It is Holy Week. For Christians, this is the most sacred time in the liturgical calendar, a time when we acknowledge the death and resurrection of God’s beloved child. It is also Passover, “a night like no other,” when Jews the world over have traditionally gathered in families to honor the past and proclaim a hopeful future.

But this year is different. Because of the coronavirus, one-third of the world’s population is on some type of stay-at-home restrictions, and even family gatherings are limited to 10 or less. Worldwide, more than one and a half million have contracted the virus. 90,000 have died. The United States has, by far, the largest outbreak. How can we celebrate Easter or Passover in a time like this?

Health care professionals and front-line workers engage in extraordinary acts of courage to minister to the stricken. They repeatedly risk their own health and the well-being of their families. Small businesses are decimated as generational investments and lifelong dreams are shattered by the economy’s shut down. Uncertainty about the future wreaks havoc on emotions. Heartbreaking stories are too numerous to tally. How can we celebrate Easter or Passover in a time like this?

And now we are learning that black and brown people in this country are suffering disproportionally. How ironic that laborers once called “unskilled” have become “essential workers.” And, like in so many previous wars, the ranks of those on the front lines are often filled by people of color. Recent revelations about the viral conflagration consuming incarcerated populations at Rikers Island or the Cook County Jail are but harbinger of things to come. Confined populations—in prisons, at sea, in refugee camps and nursing homes—are breeding grounds for the virus where everyone is at risk. How can we celebrate Easter or Passover in a time like this?

We live in dread of what happens to our world if no vaccine is developed in time to ward off a second wave of this disease or when the virus ravages the developing world or the southern hemisphere. Population densities among urban slum dwellers in places like Bangladesh or Nigeria leave individuals especially vulnerable.

 And in the midst of all this, life’s dramas continue. Cancer still strikes. Kids still rebel against their parents. Addiction still has a stranglehold on so many. Marriages still fall apart. Cabin fever can be deadly. While crime is down, domestic violence is up as much as 15%. How do we celebrate Easter or Passover in a time like this?

Technology has given us the tools to be together when we are separated physically and that helps. But some insist on denying the science and ignoring repeated pleas to practice social distancing and recklessly gather for religious services.

So, how do we celebrate Easter or Passover in such a time? We cannot observe these holy days in the ways we always have, but we must remember why these sacred times emerged in the first place. Passover commemorates the release of the people Israel from Pharaoh’s ruthless oppression. It was celebrated even in the midst of the Holocaust as faithful Jews remembered God’s deliverance from Egypt and imagined a future free from the horror of concentration camps. Passover does not negate the pain, but points to the promise of life’s triumph despite that pain.
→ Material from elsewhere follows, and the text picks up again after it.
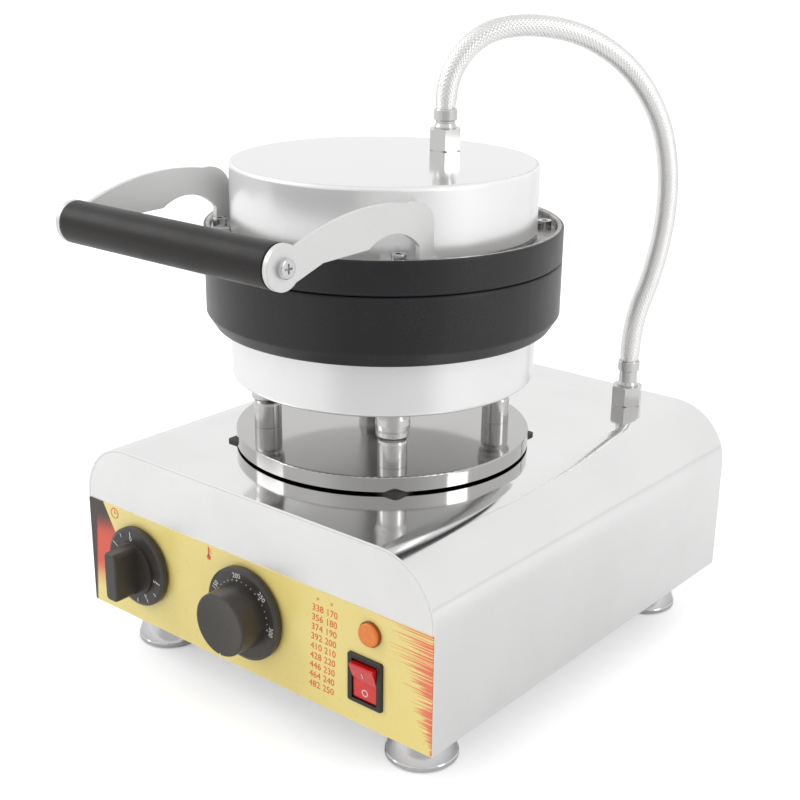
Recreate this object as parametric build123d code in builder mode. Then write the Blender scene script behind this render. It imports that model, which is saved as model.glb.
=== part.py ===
from build123d import *
from math import atan2, cos, degrees, radians, sin, tan
import os

os.makedirs("parts", exist_ok=True)

# Countertop waffle bowl maker, in millimetres. X runs to the right along the
# control panel, Y to the back, Z up. The floor is Z = 0, and the origin is
# under the middle of the footprint, which reaches from the handle bar to the
# cable gland.

# Base housing
base_width = 290.0
base_depth = 325.0
base_height = 116.0
bend_radius = 39.0
sheet = 1.5
panel_fit = 0.15
flange = 14.0
bottom_sheet = 1.2
bottom_inset = 2.5
decal_height = 74.8
decal_margin = 0.8
decal_thickness = 0.5

# Feet
foot_height = 29.5
foot_radius = 22.0
foot_neck_radius = 12.5
foot_inset = 35.0
foot_lip = 3.4
pad_radius = 17.5
pad_thickness = 3.0
pad_stand = 0.8

# Screws, by the radius of their shanks
m6 = 3.0
m5 = 2.5
m4 = 2.0
wire_bore = 1.5
thread_fit = 0.05
hole_fit = 0.3

# Round cooking head
axis_from_front = 126.5
gasket_side = 142.0
gasket_corner = 3.0
gasket_thickness = 1.5
disc_radius = 94.0
disc_height = 9.5
disc_wall = 2.0
post_spread = 52.0
post_height = 37.0
post_foot_radius = 8.8
post_head_radius = 10.5
drum_radius = 95.5
drum_wall = 1.2
drum_height = 34.0
ring_radius = 110.0
lower_ring_height = 41.0
lower_ring_taper = 5.0
ring_land = 9.0
drum_room = 1.5
seam_gap = 0.4
upper_ring_height = 20.0
rim_wall = 3.8
channel_depth = 6.0
cover_radius = 94.0
cover_wall = 1.2
cover_height = 37.0
cover_edge = 2.5
boss_fit = 0.3

# Waffle bowl cavity and the plug that closes it
cavity_radius = 72.0
cavity_depth = 42.0
cavity_floor_radius = 46.0
mould_wall = 8.0
batter_side = 10.0
batter_floor = 12.0
rib_height = 3.0
rib_width = 3.0
rib_pitch = 15.0
rib_count = 20

# Heating parts
heater_tube = 3.5
lower_heater_radius = 42.0
upper_heater_radius = 68.0
clamp_plate = 2.5
clamp_margin = 9.0
bulb_radius = 3.0
bulb_length = 46.0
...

And for Christians, Easter represents the enduring victory of God’s love over the most powerful forces in the human condition, even death itself. Christians believe that God shows Divine empathy with humankind through the death of God’s “own” child, Jesus of Nazareth. In 2020, the current pandemic exposes us over and over again to the wrenching sadness of losing a loved one. As we look towards an Easter dawn that follows the darkest despair of this particular Good Friday, may we have more than hope—may we have the confidence to know that this too shall pass and that joy will come in the morning.

One thought on “How Can We Celebrate?

  1. A few years ago just before Passover and Easter, a major fire devasted an area south of Naples, Florida, killing several, destroying homes and blackening the forest. Then, as if on cue, the forest began to thrive again. In the midst of a blackened forest, shoots of new green life appeared, palm fronds to be exact, looking like parsley sprigs. Out of today’s darkness, may we begin to see hope bursting forth.